Uno de los mantras de las nuevas poliarquías liberales de la década de los años 80 (cuyo origen se remonta al Chile de Pinochet y a la Inglaterra de Margaret Thatcher, ¿no es acaso paradójico que una política conservadora, Tory, fuera la artífice de la actualización del liberalismo?) residió en decretar como anacrónica esa solución. Han transcurrido cuatro infructuosas décadas para demostrarlo. Incluso los grandes paradigmas sociales tienen límites en el tiempo, sobre todo si son drenados por sus aporías internas. Las poliarquías parlamentarias de la década de los años 90 y principios del siglo XXI –sería un grave error llamarles democracias–, en México equivaldrían al salinato, tienen un extraño símil histórico: los Estados absolutistas europeos de los siglos XVII y XVIII. Ambos se propusieron poner un alto a la lógica de las fuerzas de la modernidad. Los Estados absolutistas tratando de destituir los impulsos de la sociedad industrial, la democracia y el tercer Estado, la tecnocracia de fines del siglo XX tratando de desmantelar todas las redes sociales y de protección que hicieron posibles a la fórmula del Estado de bienestar.
En 2018, por donde se le vea, el dilema ya es como dejar atrás ese orden que colocó a la lógica de los mercados en los intersticios de toda la sociedad. Es decir, cómo transitar a un nuevo régimen democrático y social capaz de adaptarse a los desafíos de la globalización. La disyuntiva entre proteccionismo y apertura es un falso dilema. Lo muestran sociedades que han logrado sortear ese desafío: Alemania, China, Japón… Todas ellas con sus propios mecanismos de protección de sus poblaciones. Una cosa es el proteccionismo, otra cosa es la protección de la casa propia. El dilema es cómo reinventar el resguardo de la sociedad adaptándolo a las condiciones de la globalización. Hay que reconocer que la mayor parte de los experimentos que lo han intentado en Grecia, Brasil, Italia y otras partes han fallado. Pero esa es la fatalidad de todo cambio de régimen: sólo espera el acontecimiento que lo consagre.

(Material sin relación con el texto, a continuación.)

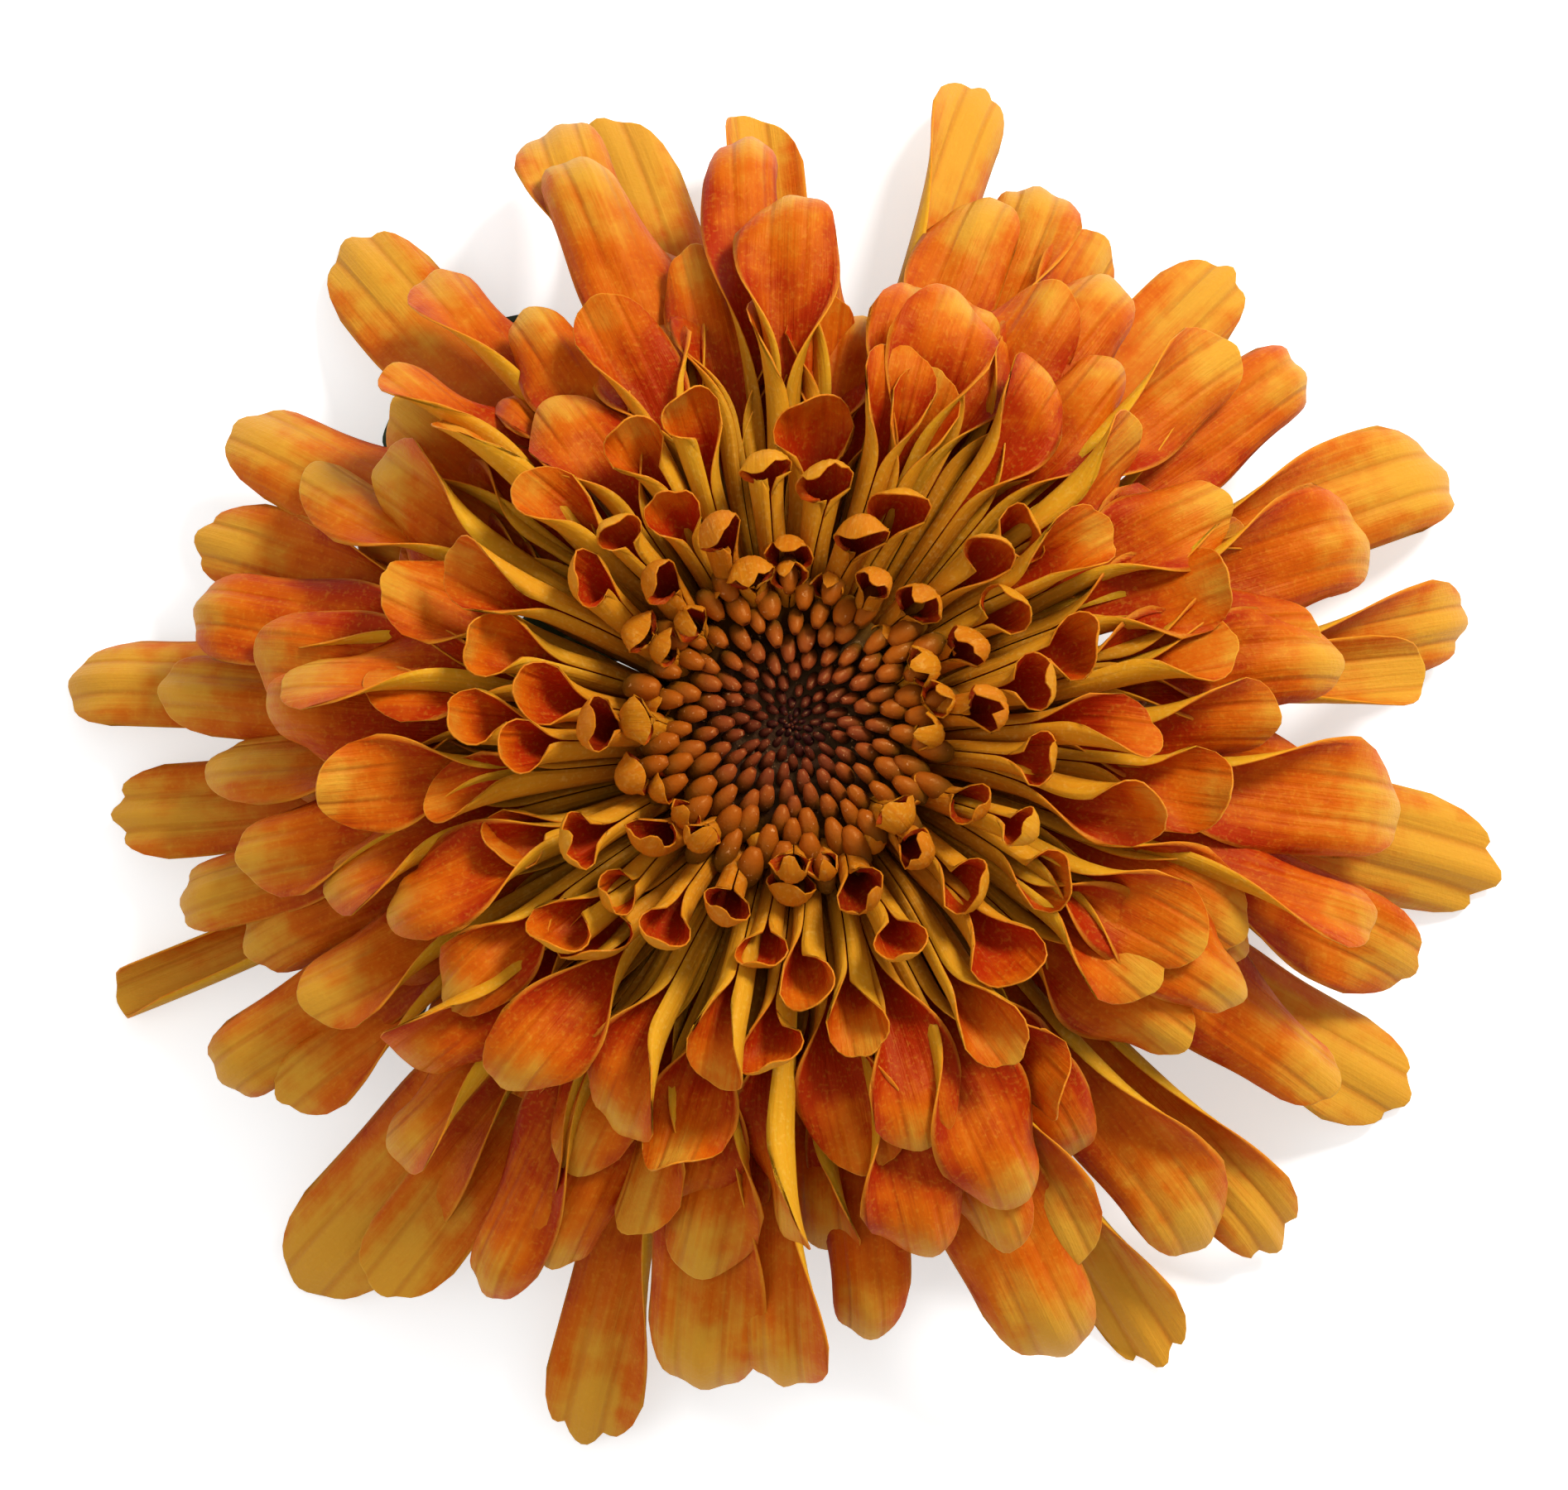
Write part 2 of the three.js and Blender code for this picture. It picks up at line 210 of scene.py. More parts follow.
LEAF_REST = 0.42 * MM  # how high the upper side of a leaf that lies flat is
LEAF_START = 2.9 * MM  # where the stalk leaves the stem, from the axis
STALK_HALF_WIDTH = 0.9 * MM
STALK_CLIMB = 4.9 * MM
STALK_WIDENS = (0.22, 0.46)  # the shares of the length where the stalk turns into the blade
STALK_FALLS = (0.02, 0.4)  # the shares of the length where it comes down to the surface
LOBES = 3.4  # about how many pairs of lobes, if the blade were as long as the whole leaf
LOBE_DEPTH = 0.6
LOBE_FLOOR = 0.38  # the width between the lobes; this and the depths are shares of the half width
LOBE_SWEEP = 0.16  # how far the lobes point forward
TEETH = 21
TOOTH_DEPTH = 0.05
LEAF_WAVE = 0.5 * MM
MIDRIB_HEIGHT = 0.3 * MM
MIDRIB_WIDTH = 0.07  # a share of the half width


# ---- Small helpers ----
def smooth(low, high, value):
    """An even turn from 0 where the value is low to 1 where it is high. low may be the greater."""
    t = min(max((value - low) / (high - low), 0.0), 1.0)
    return t * t * (3 - 2 * t)


def mix(a, b, t):
    return a + (b - a) * t


def new_piece(name, bm, materials):
    """Makes a mesh object of a bmesh, with smooth faces, at the origin."""
    mesh = bpy.data.meshes.new(name)
    bm.to_mesh(mesh)
    bm.free()
    for material in materials:
        mesh.materials.append(material)
    mesh.shade_smooth()
    piece = bpy.data.objects.new(name, mesh)
    bpy.context.scene.collection.objects.link(piece)
    return piece


def thicken(piece, thickness, offset, side_material=0, rim_material=0):
    """Gives a piece of one layer its thickness. The materials count on from the first."""
    wall = piece.modifiers.new("thickness", "SOLIDIFY")
    wall.thickness = thickness
    wall.offset = offset
    wall.material_offset = side_material
    wall.material_offset_rim = rim_material


def stand_for(piece, node):
    """The piece stands for a node of the frame: it joins the root body and the node's part is hidden."""
    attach(piece, "root")
    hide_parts(node)


# ---- Materials ----
class Finish:
    """A material in the making. A value given to its methods is a number, a colour or a socket."""

    def __init__(self, name, roughness, specular=0.4, tint=(1.0, 1.0, 1.0), subsurface=0.0):
        self.material = bpy.data.materials.new(name)
        self.material.use_nodes = True
        self.nodes = self.material.node_tree.nodes
        self.links = self.material.node_tree.links
        self.inputs = self.nodes["Principled BSDF"].inputs
        self.inputs["Roughness"].default_value = roughness
        self.inputs["Specular IOR Level"].default_value = specular
        self.inputs["Specular Tint"].default_value = (*tint, 1.0)
        self.inputs["Subsurface Weight"].default_value = subsurface
        self.inputs["Subsurface Radius"].default_value = (1.0, 0.32, 0.1)
        self.inputs["Subsurface Scale"].default_value = 1.2 * MM

    def feed(self, socket, value):
        if isinstance(value, bpy.types.NodeSocket):
            self.links.new(value, socket)
        elif isinstance(value, tuple):
            socket.default_value = (*value, 1.0)
        else:
            socket.default_value = value

    def colour(self, value):
        self.feed(self.inputs["Base Color"], value)

    def maths(self, operation, *values):
        made = self.nodes.new("ShaderNodeMath")
        made.operation = operation
        for socket, value in zip(made.inputs, values):
            self.feed(socket, value)
        return made.outputs[0]

    def scaled(self, value, factor, plus=0.0):
        return self.maths("MULTIPLY_ADD", value, factor, plus)

    def total(self, *values):
        result = values[0]
        for value in values[1:]:
            result = self.maths("ADD", result, value)
        return result

    def ramp(self, value, low, high):
        """An even turn from 0 where the value is low to 1 where it is high. low may be the greater."""
        made = self.nodes.new("ShaderNodeMapRange")
        made.interpolation_type = "SMOOTHSTEP"
        self.feed(made.inputs["Value"], value)
        made.inputs["From Min"].default_value = min(low, high)
        made.inputs["From Max"].default_value = max(low, high)
        made.inputs["To Min"].default_value = 0.0 if low < high else 1.0
        made.inputs["To Max"].default_value = 1.0 if low < high else 0.0
        return made.outputs["Result"]

    def blend(self, share, first, second):
        """A colour between two."""
        made = self.nodes.new("ShaderNodeMix")
        made.data_type = "RGBA"
        factor, first_colour, second_colour = (made.inputs[k] for k in (0, 6, 7))
        self.feed(factor, share)
        self.feed(first_colour, first)
        self.feed(second_colour, second)
        return made.outputs[2]

    def attribute(self, name):
        made = self.nodes.new("ShaderNodeAttribute")
        made.attribute_name = name
        return made.outputs["Fac"]

    def object_place(self):
        return self.nodes.new("ShaderNodeTexCoord").outputs["Object"]

    def parts(self, vector):
        made = self.nodes.new("ShaderNodeSeparateXYZ")
        self.feed(made.inputs["Vector"], vector)
        return made.outputs

    def grain(self, vector, scale, detail=3.0, roughness=0.55):
        made = self.nodes.new("ShaderNodeTexNoise")
        made.inputs["Scale"].default_value = scale
        made.inputs["Detail"].default_value = detail
        made.inputs["Roughness"].default_value = roughness
        self.feed(made.inputs["Vector"], vector)
        return made.outputs["Fac"]

    def strap_place(self):
        """Where a point is on a strap: from 0 to 1 along it, and from 0 to 1 from side to side."""
        place = self.nodes.new("ShaderNodeUVMap")
        place.uv_map = "strap"
        along, side, _ = self.parts(place.outputs["UV"])
        return along, side

    def from_middle(self, side):
        """0 on the middle line of a strap and 1 at its margins."""
        return self.maths("ABSOLUTE", self.scaled(side, 2.0, -1.0))

    def streaks(self, along, side, scale=1.0, detail=4.0, roughness=0.6):
        """Noise that is drawn out along a strap, and is another on each strap."""
        made = self.nodes.new("ShaderNodeCombineXYZ")
        self.feed(made.inputs["X"], self.scaled(along, 2.2))
        self.feed(made.inputs["Y"], self.scaled(side, 22.0))
        self.feed(made.inputs["Z"], self.scaled(self.attribute("seed"), 40.0))
        return self.grain(made.outputs["Vector"], scale, detail, roughness)

    def bump(self, height, strength, distance):
        made = self.nodes.new("ShaderNodeBump")
        made.inputs["Strength"].default_value = strength
        made.inputs["Distance"].default_value = distance
        self.feed(made.inputs["Height"], height)
        self.feed(self.inputs["Normal"], made.outputs["Normal"])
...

Durante los seis meses de la campaña electoral, López Obrador ha debido pactar a tal grado su programa inicial, que es difícil imaginar que cuente hoy con la autonomía suficiente para emprender un desafío de esa envergadura. Tal y como se avizora, la perspectiva que él mismo ha allanado, se trata de leves reformas a un régimen que ha logrado sobrevivir tres décadas. Claro, leves reformas que pueden ser reformas mayúsculas para una población marginada durante 30 años de todos los saldos de la apertura.
Y sin embargo, hay un ingrediente propio de la política mexicana que vuelve las consecuencias incluso de actos menores en una contabilidad de expectativas impredecibles. En México, todo lo político es personal y frecuentemente todo lo personal es político. Sobre todo en la esfera de la Presidencia. El cargo más alto de la República encierra potencias simbólicas insospechables. Una suerte de carisma institucional: no importa quién lo ocupe, incluso un inepto, el cargo le transmite su aura, es el Presidente. Ahora bien, si quien lo ocupa sabe qué hacer con él, su fuerza puede devenir incalculable: En una situación de crisis, puede convertirse no en una referencia del Estado, sino en su referente. Ha sucedido varias veces en el siglo XX.
No se trata, por supuesto, de la Presidencia de las décadas de los años 60 o 70. Y sin embargo, su potencial es un misterio. Los más preocupados por la opción AMLO, lo saben muy bien. Nada hay en el Morena de hoy que apunte a un cambio sustancial de régimen; pero tampoco nada hay que apunte en la dirección opuesta. Lo que queda es una interrogante a la que los propios acontecimientos se encargarán de dar cuerpo.